Another issue is overly stretchy fabric at the sides. Stretch can feel comfortable at first, but if there is no structure to hold and guide, the support may disappear after a few hours of wear. Softness matters, but so does engineering.
And be careful with bras that solve one problem by creating another. A very high side wing might smooth beautifully but irritate the underarm. A very firm compression bra might control movement but feel tiring by midday. The best option is the one you will actually want to wear for more than an hour.
This is where side support becomes more than a cup feature. When a bra smooths the back and sides as part of the overall design, the result tends to look better and feel better. You are not just pulling tissue inward at the cup edge. You are creating a more continuous, stable fit around the body.
That is especially helpful for women who are frustrated by visible bra lines, side bulges, or loose skin along the back and underarm area. A bra that supports from multiple directions can reduce the need for constant adjusting and help clothing skim instead of cling. Shapeez built its reputation on this exact kind of problem solving - support that does not stop at the front.
You should feel held, not pinched. The sides should look smoother, but your bra should not feel like armor. Your bust should look more centered under clothing, and the band should stay in place without demanding all the work from your shoulders.

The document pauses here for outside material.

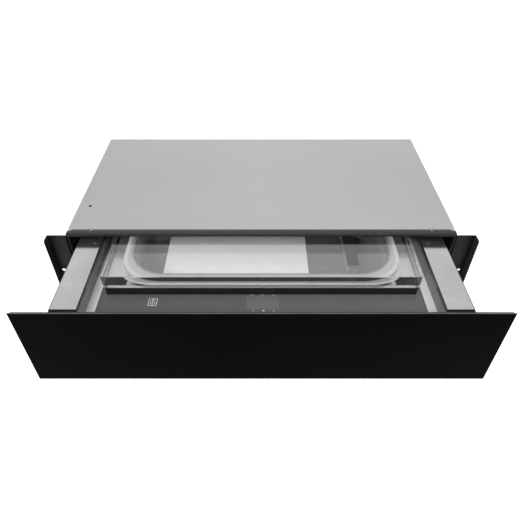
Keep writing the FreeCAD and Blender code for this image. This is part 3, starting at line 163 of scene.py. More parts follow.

Most of all, you should stop thinking about your bra. That is often the clearest sign that the fit is working. When side support is done well, it does not just improve how you look in a top or dress. It lets you move through your day with less adjusting, less tugging, and a lot more confidence.
If your current bras leave you spilling, shifting, or smoothing one area while ignoring another, side support is worth paying attention to. The right bra can change the line of your clothes, but more importantly, it can change how comfortable and put-together you feel wearing them.